One of the many samples in Trappe’s possession is an early fraktur (dated in November 1771) that looks much like an illuminated manuscript page, with decorations at the top and left-hand side, beginning with large calligraphed letters at the top and then retreating into regular handwriting.

It’s dated and signed, too (only a minority of fraktur are), and I thought I heard the artist identified as Georg Friedrich Krick, which immediately fascinated me since I have two lines that go back to an immigrant Franz Krick.

I might have misheard that identification as Krick, because even with my intermediate knowledge of German script, I was sure that wasn’t the surname. I submitted it to the “Ask the Translator” crowdsourcing group that Katherine Schober’s Germanology Unlocked offers and the leader of the group came back with Rink and gave good reasons for her analysis.

But then, belatedly, I looked for the artist in Corinne Earnest’s seminal work on fraktur artists and saw that she identifies the artist’s surname as Rick.

Which happens to be a different one of my family lines! Earnest’s book says little more is known about this artist, so my story will stop there for now … but can guarantee you I’ll be searching more from here!

So, back to Bender. He said he has a couple of pieces, one for his grandmother Sarah Theis Bender and a second for that grandmother’s mother-in-law, Elizabeth Walter Bender.

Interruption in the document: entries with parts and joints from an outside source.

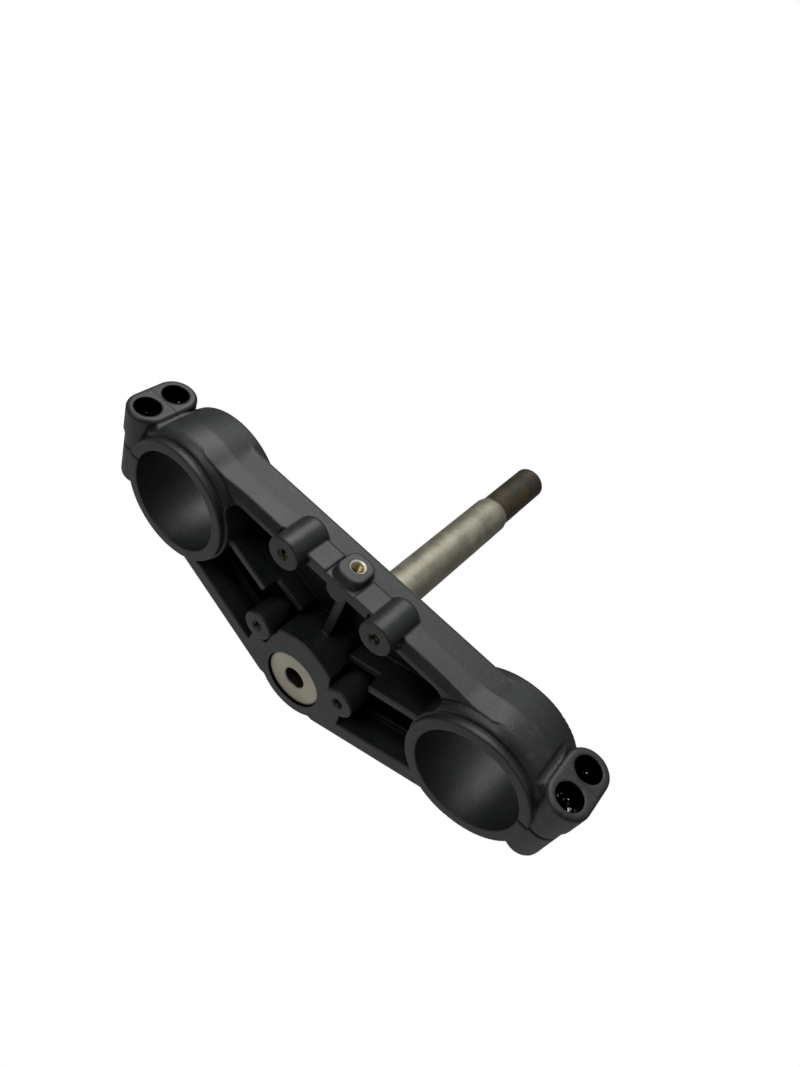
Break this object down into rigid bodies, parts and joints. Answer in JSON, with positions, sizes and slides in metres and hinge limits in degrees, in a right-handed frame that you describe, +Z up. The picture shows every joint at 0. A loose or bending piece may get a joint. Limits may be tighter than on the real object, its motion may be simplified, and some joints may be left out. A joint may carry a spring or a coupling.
{
  "type": "motorcycle triple clamp",
  "caption": "Lower fork yoke with split fork clamps at its ends, a ribbed underside with threaded bosses, and a hollow steering stem.",
  "frame": {"origin": "on the steering stem's axis, at the stem's lower face", "axes": "+Z up along the steering stem; -Y towards the front of the motorcycle; +X from one fork clamp to the other; the part rests on its fork collars at z = -0.0053"},
  "size_m": [0.2952, 0.1165, 0.2587],
  "materials": {
    "yoke": "satin black",
    "stem": "worn bare steel"
  },
  "bodies": {
    "root": {"yoke": "yoke", "steering_stem": "stem"}
  },
  "joints": []
}
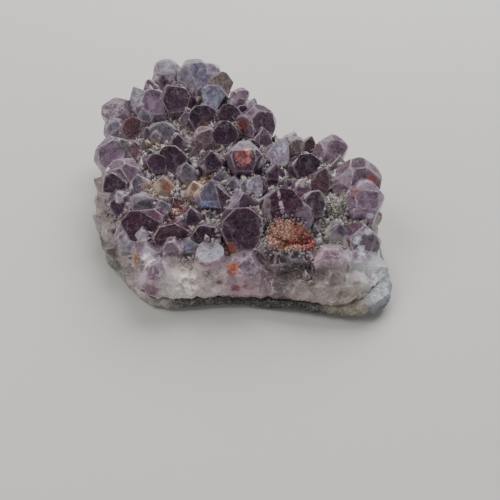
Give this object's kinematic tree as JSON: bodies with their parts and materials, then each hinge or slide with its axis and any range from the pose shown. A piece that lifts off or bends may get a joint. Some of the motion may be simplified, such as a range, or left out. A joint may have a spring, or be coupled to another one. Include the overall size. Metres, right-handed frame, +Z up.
{
  "type": "rough amethyst crystal cluster",
  "caption": "Hand specimen of rough amethyst: purple six-sided quartz points crowded on a whitish crust over a thin flat-based slab of grey-green host rock.",
  "frame": {"origin": "middle of the specimen's box, on the surface that it rests on", "axes": "+Z up through the crust, crystals pointing up; the broken front edge, where both layers show, is at -Y; +X to the right of someone who looks at that edge"},
  "size_m": [0.1079, 0.109, 0.0352],
  "materials": {
    "amethyst": "glassy purple quartz, cloudy and lightly dusted",
    "host_rock": "rough, matt, broken surface"
  },
  "bodies": {
    "root": {"amethyst_crystals": "amethyst", "matrix_rock": "host_rock"}
  },
  "joints": []
}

“Our family Bible says Granny was Elizabeth Walter, daughter of Johannes and Rebecca (Lafferty); she was born in September 1817,” Bender wrote. “However, the fraktur says she was the daughter of Jonathan Walter (who I believe was a different guy) and his wife, Elizabeth (I think) Lafete.”

His assessment? “So, family Bibles are only as good as the person who writes it down, and fraktur baptism certificates are only as good as the guy who writes it down.”

And while on the way to looking at his fraktur, he discovered a family photo from about 1900 for a Tobias Bender family, which has turned out to be folks who also descend from his Valentin Bender—and marvels at how much they look like his family, now proven to be cousins. Call it a small world of Benders!